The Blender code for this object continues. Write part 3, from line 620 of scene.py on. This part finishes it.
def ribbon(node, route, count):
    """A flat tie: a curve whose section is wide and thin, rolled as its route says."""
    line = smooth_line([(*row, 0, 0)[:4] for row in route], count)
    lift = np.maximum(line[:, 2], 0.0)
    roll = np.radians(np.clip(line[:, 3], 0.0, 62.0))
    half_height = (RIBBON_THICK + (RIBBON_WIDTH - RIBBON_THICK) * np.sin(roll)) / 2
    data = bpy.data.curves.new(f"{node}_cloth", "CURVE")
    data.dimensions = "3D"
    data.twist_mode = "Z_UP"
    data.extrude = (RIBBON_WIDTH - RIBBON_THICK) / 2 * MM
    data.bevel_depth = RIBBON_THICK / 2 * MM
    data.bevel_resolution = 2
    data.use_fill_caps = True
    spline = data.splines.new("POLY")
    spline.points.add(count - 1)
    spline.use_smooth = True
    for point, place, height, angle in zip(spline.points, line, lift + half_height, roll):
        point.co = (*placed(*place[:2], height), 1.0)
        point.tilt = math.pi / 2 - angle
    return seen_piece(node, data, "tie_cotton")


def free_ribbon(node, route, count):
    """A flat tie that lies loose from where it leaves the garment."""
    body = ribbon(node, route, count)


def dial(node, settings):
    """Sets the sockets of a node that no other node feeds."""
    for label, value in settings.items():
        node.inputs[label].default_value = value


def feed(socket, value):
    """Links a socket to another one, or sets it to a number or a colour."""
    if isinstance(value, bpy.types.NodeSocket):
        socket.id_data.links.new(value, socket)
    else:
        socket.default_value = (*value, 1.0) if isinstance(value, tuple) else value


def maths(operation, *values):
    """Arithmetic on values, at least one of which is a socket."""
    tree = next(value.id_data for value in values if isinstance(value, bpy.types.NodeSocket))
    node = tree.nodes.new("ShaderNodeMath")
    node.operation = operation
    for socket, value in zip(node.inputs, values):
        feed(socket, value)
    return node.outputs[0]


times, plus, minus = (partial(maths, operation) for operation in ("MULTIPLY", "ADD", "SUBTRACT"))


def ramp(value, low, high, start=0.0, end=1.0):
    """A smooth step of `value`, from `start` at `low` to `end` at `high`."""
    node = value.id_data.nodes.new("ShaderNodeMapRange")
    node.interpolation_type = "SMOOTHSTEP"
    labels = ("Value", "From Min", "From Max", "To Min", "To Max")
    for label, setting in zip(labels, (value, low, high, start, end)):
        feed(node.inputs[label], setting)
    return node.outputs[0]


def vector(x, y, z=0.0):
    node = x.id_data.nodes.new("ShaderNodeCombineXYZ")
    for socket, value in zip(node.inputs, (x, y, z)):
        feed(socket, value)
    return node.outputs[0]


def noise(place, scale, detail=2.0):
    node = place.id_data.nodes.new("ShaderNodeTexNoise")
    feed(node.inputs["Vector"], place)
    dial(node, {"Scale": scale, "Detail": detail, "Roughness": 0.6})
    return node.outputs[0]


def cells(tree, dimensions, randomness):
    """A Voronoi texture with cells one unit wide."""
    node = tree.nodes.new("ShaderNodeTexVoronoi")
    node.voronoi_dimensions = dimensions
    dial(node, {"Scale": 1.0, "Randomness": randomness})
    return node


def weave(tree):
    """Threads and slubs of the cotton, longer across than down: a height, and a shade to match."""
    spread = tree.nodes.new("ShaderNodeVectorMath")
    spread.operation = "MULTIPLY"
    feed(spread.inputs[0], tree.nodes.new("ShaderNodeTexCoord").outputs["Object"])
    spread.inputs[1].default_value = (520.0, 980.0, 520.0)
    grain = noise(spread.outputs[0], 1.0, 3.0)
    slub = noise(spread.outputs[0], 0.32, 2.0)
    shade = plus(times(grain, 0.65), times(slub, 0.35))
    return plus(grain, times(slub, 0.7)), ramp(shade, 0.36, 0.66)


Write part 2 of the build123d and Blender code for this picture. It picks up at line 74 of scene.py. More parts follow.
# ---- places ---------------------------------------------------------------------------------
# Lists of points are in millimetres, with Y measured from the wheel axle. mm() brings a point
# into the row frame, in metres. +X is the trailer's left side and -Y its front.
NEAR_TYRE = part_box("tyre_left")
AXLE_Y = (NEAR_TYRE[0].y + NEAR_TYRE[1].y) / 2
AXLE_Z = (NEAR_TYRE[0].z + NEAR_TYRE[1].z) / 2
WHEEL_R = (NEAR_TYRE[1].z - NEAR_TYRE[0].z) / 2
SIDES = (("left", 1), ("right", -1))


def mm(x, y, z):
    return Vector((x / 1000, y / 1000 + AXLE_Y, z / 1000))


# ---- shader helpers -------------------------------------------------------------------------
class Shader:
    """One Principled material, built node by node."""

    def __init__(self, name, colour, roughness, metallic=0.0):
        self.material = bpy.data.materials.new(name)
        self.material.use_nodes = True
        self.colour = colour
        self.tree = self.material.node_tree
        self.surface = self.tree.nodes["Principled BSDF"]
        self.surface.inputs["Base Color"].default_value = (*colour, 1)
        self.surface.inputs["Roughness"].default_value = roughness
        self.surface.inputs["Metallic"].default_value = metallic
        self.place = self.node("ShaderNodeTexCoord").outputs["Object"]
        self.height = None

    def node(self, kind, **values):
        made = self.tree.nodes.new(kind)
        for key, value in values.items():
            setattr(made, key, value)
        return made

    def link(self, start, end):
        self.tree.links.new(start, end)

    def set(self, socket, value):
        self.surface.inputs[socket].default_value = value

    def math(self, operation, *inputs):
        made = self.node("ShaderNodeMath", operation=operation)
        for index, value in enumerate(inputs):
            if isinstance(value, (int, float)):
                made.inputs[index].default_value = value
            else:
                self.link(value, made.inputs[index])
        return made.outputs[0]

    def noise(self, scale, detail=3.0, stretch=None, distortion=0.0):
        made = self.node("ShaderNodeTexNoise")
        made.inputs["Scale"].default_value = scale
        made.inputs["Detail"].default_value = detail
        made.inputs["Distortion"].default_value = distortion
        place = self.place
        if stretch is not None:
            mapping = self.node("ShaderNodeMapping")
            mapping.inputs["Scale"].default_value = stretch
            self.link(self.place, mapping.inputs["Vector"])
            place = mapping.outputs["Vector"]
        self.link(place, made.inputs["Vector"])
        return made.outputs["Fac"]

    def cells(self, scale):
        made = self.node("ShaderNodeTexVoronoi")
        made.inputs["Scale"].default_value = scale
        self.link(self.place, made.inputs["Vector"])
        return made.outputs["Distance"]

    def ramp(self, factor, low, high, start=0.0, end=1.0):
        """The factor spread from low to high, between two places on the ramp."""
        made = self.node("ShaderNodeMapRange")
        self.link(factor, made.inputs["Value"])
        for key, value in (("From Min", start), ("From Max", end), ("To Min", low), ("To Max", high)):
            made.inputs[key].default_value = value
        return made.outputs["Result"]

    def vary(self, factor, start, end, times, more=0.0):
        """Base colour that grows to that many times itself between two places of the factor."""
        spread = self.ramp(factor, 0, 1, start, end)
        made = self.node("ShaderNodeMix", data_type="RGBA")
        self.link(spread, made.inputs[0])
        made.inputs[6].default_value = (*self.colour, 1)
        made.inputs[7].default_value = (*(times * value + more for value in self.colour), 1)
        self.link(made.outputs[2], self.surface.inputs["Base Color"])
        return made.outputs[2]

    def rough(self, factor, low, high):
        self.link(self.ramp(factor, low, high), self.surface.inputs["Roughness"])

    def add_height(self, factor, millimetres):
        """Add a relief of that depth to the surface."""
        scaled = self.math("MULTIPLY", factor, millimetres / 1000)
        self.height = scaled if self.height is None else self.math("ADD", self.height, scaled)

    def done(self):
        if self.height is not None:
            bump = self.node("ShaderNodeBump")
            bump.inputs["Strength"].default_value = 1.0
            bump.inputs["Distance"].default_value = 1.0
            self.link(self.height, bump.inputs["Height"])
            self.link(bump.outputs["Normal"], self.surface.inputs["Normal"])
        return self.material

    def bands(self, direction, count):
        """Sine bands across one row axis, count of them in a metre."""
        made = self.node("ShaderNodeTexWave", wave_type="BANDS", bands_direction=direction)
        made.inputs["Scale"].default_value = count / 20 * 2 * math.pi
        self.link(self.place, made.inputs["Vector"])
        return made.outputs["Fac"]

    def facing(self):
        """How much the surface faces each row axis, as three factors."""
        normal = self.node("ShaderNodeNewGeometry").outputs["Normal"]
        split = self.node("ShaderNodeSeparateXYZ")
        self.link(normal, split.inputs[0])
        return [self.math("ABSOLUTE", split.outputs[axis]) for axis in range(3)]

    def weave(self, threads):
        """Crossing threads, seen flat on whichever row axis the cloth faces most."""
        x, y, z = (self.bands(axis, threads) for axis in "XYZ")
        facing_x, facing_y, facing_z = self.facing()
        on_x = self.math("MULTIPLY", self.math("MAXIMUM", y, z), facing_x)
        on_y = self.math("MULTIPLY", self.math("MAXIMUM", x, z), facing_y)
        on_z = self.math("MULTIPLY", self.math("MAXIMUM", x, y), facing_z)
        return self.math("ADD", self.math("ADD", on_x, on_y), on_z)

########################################

WRITTEN PROBLEM: Looking at the data above, return every line from the one with "Write part 2" down to the one with "self.tree.links.new(start, end)", exactly and inclusively.

TASK ANSWER:
Write part 2 of the build123d and Blender code for this picture. It picks up at line 74 of scene.py. More parts follow.
# ---- places ---------------------------------------------------------------------------------
# Lists of points are in millimetres, with Y measured from the wheel axle. mm() brings a point
# into the row frame, in metres. +X is the trailer's left side and -Y its front.
NEAR_TYRE = part_box("tyre_left")
AXLE_Y = (NEAR_TYRE[0].y + NEAR_TYRE[1].y) / 2
AXLE_Z = (NEAR_TYRE[0].z + NEAR_TYRE[1].z) / 2
WHEEL_R = (NEAR_TYRE[1].z - NEAR_TYRE[0].z) / 2
SIDES = (("left", 1), ("right", -1))


def mm(x, y, z):
    return Vector((x / 1000, y / 1000 + AXLE_Y, z / 1000))


# ---- shader helpers -------------------------------------------------------------------------
class Shader:
    """One Principled material, built node by node."""

    def __init__(self, name, colour, roughness, metallic=0.0):
        self.material = bpy.data.materials.new(name)
        self.material.use_nodes = True
        self.colour = colour
        self.tree = self.material.node_tree
        self.surface = self.tree.nodes["Principled BSDF"]
        self.surface.inputs["Base Color"].default_value = (*colour, 1)
        self.surface.inputs["Roughness"].default_value = roughness
        self.surface.inputs["Metallic"].default_value = metallic
        self.place = self.node("ShaderNodeTexCoord").outputs["Object"]
        self.height = None

    def node(self, kind, **values):
        made = self.tree.nodes.new(kind)
        for key, value in values.items():
            setattr(made, key, value)
        return made

    def link(self, start, end):
        self.tree.links.new(start, end)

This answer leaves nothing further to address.